October 6, 2018
Researching human-environment systems always implies to navigate a delicate balance. On the one hand, every scientific activity strives to identify generalities and regular patterns of causations, reduce complexity to extract the key dimensions of a problem, perhaps even arrive to some form of predictive capacity about the dynamics of the systems studied. On the other hand, complexity, contingency, and context-dependence are fundamental features of human-environment systems, and research is also about uncovering, acknowledging, and finding ways to manage such systems.
Land system science has been balancing between these two aspirations. Simple, caricatural narratives about the relations between human societies and environment, such as the tragedy of the commons, which dominated early human-environment research, have been challenged and substituted by an increasing awareness of contingency and context-dependence. Further, being a field originally based on a very strong methodological focus (on remote sensing and other geospatial technologies, land use modelling tools, and others) and relying to a large extent on case studies, land system science has often been regarded as a field where theoretical progresses were slow or even practically nonexistent.
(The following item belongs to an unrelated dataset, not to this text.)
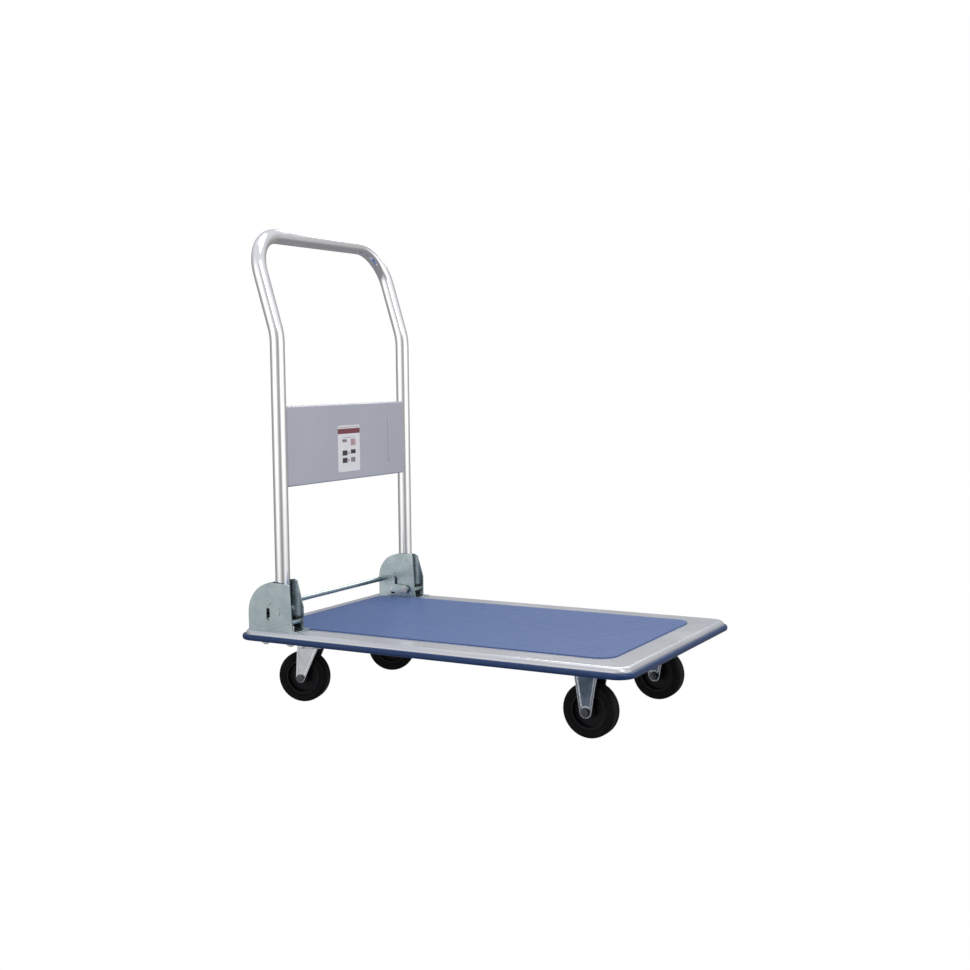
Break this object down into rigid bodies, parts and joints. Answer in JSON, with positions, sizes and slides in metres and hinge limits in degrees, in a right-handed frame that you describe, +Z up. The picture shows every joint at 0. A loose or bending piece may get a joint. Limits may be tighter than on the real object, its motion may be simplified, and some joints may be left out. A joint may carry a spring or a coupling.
{
  "type": "flatbed platform truck",
  "caption": "Low flatbed truck with a padded steel deck, soft edge bumper, fold-down tube handle with a panel, foot release bar, and rigid and swivel casters.",
  "frame": {"origin": "on the floor under the middle of the deck", "axes": "+X towards the load end, handle at -X; +Z up; +Y to the left of a person pushing"},
  "size_m": [0.74, 0.47, 0.8314],
  "materials": {
    "silver_deck": "silver hammer paint on pressed steel, slight gloss",
    "blue_mat": "fine-grained blue vinyl sheet",
    "blue_bumper": "moulded soft vinyl edge, satin",
    "zinc_bracket": "bright zinc plate with a faint green cast",
    "zinc_hardware": "zinc-plated fasteners and pins",
    "axle_steel": "black-oxide bolts and nuts",
    "spring_steel": "oiled spring wire",
    "bearing_steel": "polished balls",
    "caster_steel": "bright zinc-plated pressings",
    "chrome_tube": "satin bright-plated tube with fine drawing lines",
    "grey_panel": "smooth cool-grey enamel",
    "label_print": null,
    "plug_plastic": "black push-in plugs",
    "tyre_rubber": "solid black rubber",
    "core_plastic": "black moulded core",
    "bush_nylon": "natural nylon sleeve"
  },
  "bodies": {
    "truck_frame": {"deck_plate": "silver_deck", "deck_mat": "blue_mat", "edge_bumper": "blue_bumper", "front_crossmember": "silver_deck", "rear_crossmember": "silver_deck", "deck_rail_left": "silver_deck", "deck_rail_right": "silver_deck", "caster_bolts": "zinc_hardware", "caster_nuts": "zinc_hardware", "hinge_bolts": "zinc_hardware", "hinge_nuts": "zinc_hardware", "hinge_spacers": "zinc_hardware", "hinge_bracket_left": "zinc_bracket", "hinge_bracket_right": "zinc_bracket", "pivot_pins": "zinc_bracket", "stop_pins": "zinc_bracket", "fold_rest_pins": "zinc_bracket", "arm_pins": "zinc_hardware", "latch_springs": "spring_steel", "front_left_fork": "caster_steel", "front_right_fork": "caster_steel", "front_axle_bolts": "axle_steel", "front_axle_nuts": "axle_steel", "rear_left_swivel_plate": "caster_steel", "rear_right_swivel_plate": "caster_steel", "rear_left_kingpin": "zinc_hardware", "rear_right_kingpin": "zinc_hardware", "rear_left_swivel_balls": "bearing_steel", "rear_right_swivel_balls": "bearing_steel"},
    "handle": {"handle_tube": "chrome_tube", "tube_plugs": "plug_plastic", "pivot_bushes": "zinc_hardware", "handle_panel": "grey_panel", "panel_rivets": "zinc_hardware", "panel_label": "label_print"},
    "foot_release": {"release_rod": "zinc_bracket", "release_arm_left": "zinc_bracket", "release_arm_right": "zinc_bracket", "latch_pins": "zinc_hardware"},
    "front_left_wheel": {"front_left_tyre": "tyre_rubber", "front_left_wheel_core": "core_plastic", "front_left_wheel_bush": "bush_nylon"},
    "front_right_wheel": {"front_right_tyre": "tyre_rubber", "front_right_wheel_core": "core_plastic", "front_right_wheel_bush": "bush_nylon"},
    "rear_left_swivel": {"rear_left_fork": "caster_steel", "rear_left_axle_bolt": "axle_steel", "rear_left_axle_nut": "axle_steel"},
    "rear_left_wheel": {"rear_left_tyre": "tyre_rubber", "rear_left_wheel_core": "core_plastic", "rear_left_wheel_bush": "bush_nylon"},
    "rear_right_swivel": {"rear_right_fork": "caster_steel", "rear_right_axle_bolt": "axle_steel", "rear_right_axle_nut": "axle_steel"},
    "rear_right_wheel": {"rear_right_tyre": "tyre_rubber", "rear_right_wheel_core": "core_plastic", "rear_right_wheel_bush": "bush_nylon"}
  },
  "joints": [
    {"name": "handle_fold", "type": "hinge", "parent": "truck_frame", "child": "handle", "pos_m": [-0.2925, 0, 0.168], "axis": [0, 1, 0], "range_deg": [0, 90]},
    {"name": "foot_release_press", "type": "hinge", "parent": "truck_frame", "child": "foot_release", "pos_m": [-0.28, 0, 0.152], "axis": [0, -1, 0], "range_deg": [0, 12], "stiffness_Nm_per_rad": 1.2, "springref_deg": -28.65, "deforming": ["latch_springs"]},
    {"name": "front_left_wheel_spin", "type": "hinge", "parent": "truck_frame", "child": "front_left_wheel", "pos_m": [0.267, 0.143, 0.045], "axis": [0, 1, 0], "continuous": true},
    {"name": "front_right_wheel_spin", "type": "hinge", "parent": "truck_frame", "child": "front_right_wheel", "pos_m": [0.267, -0.143, 0.045], "axis": [0, 1, 0], "continuous": true},
    {"name": "rear_left_swivel_turn", "type": "hinge", "parent": "truck_frame", "child": "rear_left_swivel", "pos_m": [-0.265, 0.143, 0.1], "axis": [0, 0, 1], "continuous": true},
    {"name": "rear_left_wheel_spin", "type": "hinge", "parent": "rear_left_swivel", "child": "rear_left_wheel", "pos_m": [-0.28494, 0.1337, 0.045], "axis": [-0.4226, 0.9063, 0], "continuous": true},
    {"name": "rear_right_swivel_turn", "type": "hinge", "parent": "truck_frame", "child": "rear_right_swivel", "pos_m": [-0.265, -0.143, 0.1], "axis": [0, 0, 1], "continuous": true},
    {"name": "rear_right_wheel_spin", "type": "hinge", "parent": "rear_right_swivel", "child": "rear_right_wheel", "pos_m": [-0.28625, -0.14869, 0.045], "axis": [-0.2588, 0.9659, 0], "continuous": true}
  ]
}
In a new paper co-authored by many researchers from GLP and beyond, we argue that after decades of accumulating scientific work, our community is now in a position to consolidate theoretical insights on the dynamics of land systems in a way that both (i) builds on the very strong interdisciplinary character of land system science, and (ii) navigates the balance between generalization and contingency.
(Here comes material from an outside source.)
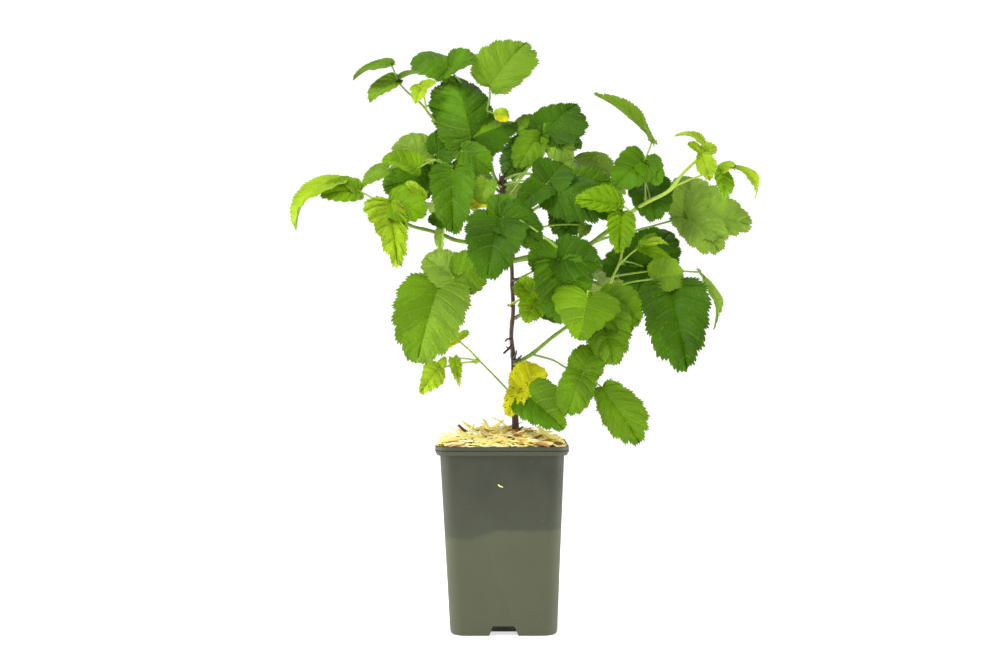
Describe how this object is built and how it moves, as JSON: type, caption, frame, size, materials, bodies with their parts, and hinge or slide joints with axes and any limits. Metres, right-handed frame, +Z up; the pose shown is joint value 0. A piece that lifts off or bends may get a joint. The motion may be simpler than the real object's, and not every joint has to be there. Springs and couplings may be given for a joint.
{
  "type": "potted tayberry plant",
  "caption": "Young cane fruit plant with toothed three-part leaves on green shoots, standing in a square tapered nursery pot topped with wood chips.",
  "frame": {"origin": "middle of the whole plant's box, on the surface that the pot stands on", "axes": "+Z up along the cane, +X to the right as seen from the front, the viewer at -Y"},
  "size_m": [0.476, 0.3026, 0.6091],
  "materials": {
    "pot_plastic": "moulded grey-green nursery pot with a faint sheen",
    "wood_chips": "pale straw-coloured chips over compost",
    "bark": "dark brown woody cane",
    "green_shoot": "soft green young shoots, faintly glossy",
    "leaf": "matt to satin leaves with impressed veins"
  },
  "bodies": {
    "root": {"back_left_foliage": "leaf", "back_left_shoot": "green_shoot", "back_low_foliage": "leaf", "back_low_shoot": "green_shoot", "back_right_foliage": "leaf", "back_right_shoot": "green_shoot", "centre_left_foliage": "leaf", "centre_right_foliage": "leaf", "far_right_foliage": "leaf", "fill": "wood_chips", "front_foliage": "leaf", "inner_left_foliage": "leaf", "left_foliage": "leaf", "left_low_foliage": "leaf", "left_shoot": "green_shoot", "low_front_foliage": "leaf", "low_right_foliage": "leaf", "low_right_shoot": "green_shoot", "low_sprig": "leaf", "lower_middle_foliage": "leaf", "middle_foliage": "leaf", "outer_right_foliage": "leaf", "pot": "pot_plastic", "right_foliage": "leaf", "right_shoot": "green_shoot", "stem": "bark", "stem_foliage": "leaf", "top_foliage": "leaf", "top_shoot": "green_shoot", "upper_left_foliage": "leaf", "upper_left_shoot": "green_shoot", "upper_right_foliage": "leaf", "upper_right_shoot": "green_shoot"}
  },
  "joints": []
}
We build on the idea of "middle-range" theory, coming from sociologist Robert Merton, which strives for a balance between highly stylized narratives from "grand theories" and ad hoc explanations of singular cases. Here, we define middle-range theories as contextual generalizations that describe chains of causal mechanisms explaining a well-bounded range of phenomena, as well as the conditions that trigger, enable, or prevent these causal chains.
We first discuss the articulation between theories, frameworks, models, and typologies. We then review the different theories explaining changes in land-use extent and intensity, such as deforestation, agricultural intensification, or frontier development. We then synthesize them into middle-range theories of higher-level processes of land system changes, focusing on land-use spillovers and land-use transitions as non-linear, structural changes, including processes of land sparing and rebound-effect, leakage and indirect land-use change, and forest transitions.
A similar approach articulating chains of causal mechanisms, and the conditions and contexts under which they operate, could be applied to other land and social-ecological systems processes to enrich the portfolio of middle-range theories. Theories of change for sustainability governance would be strengthened by building on causal chains derived from such middle-range theories.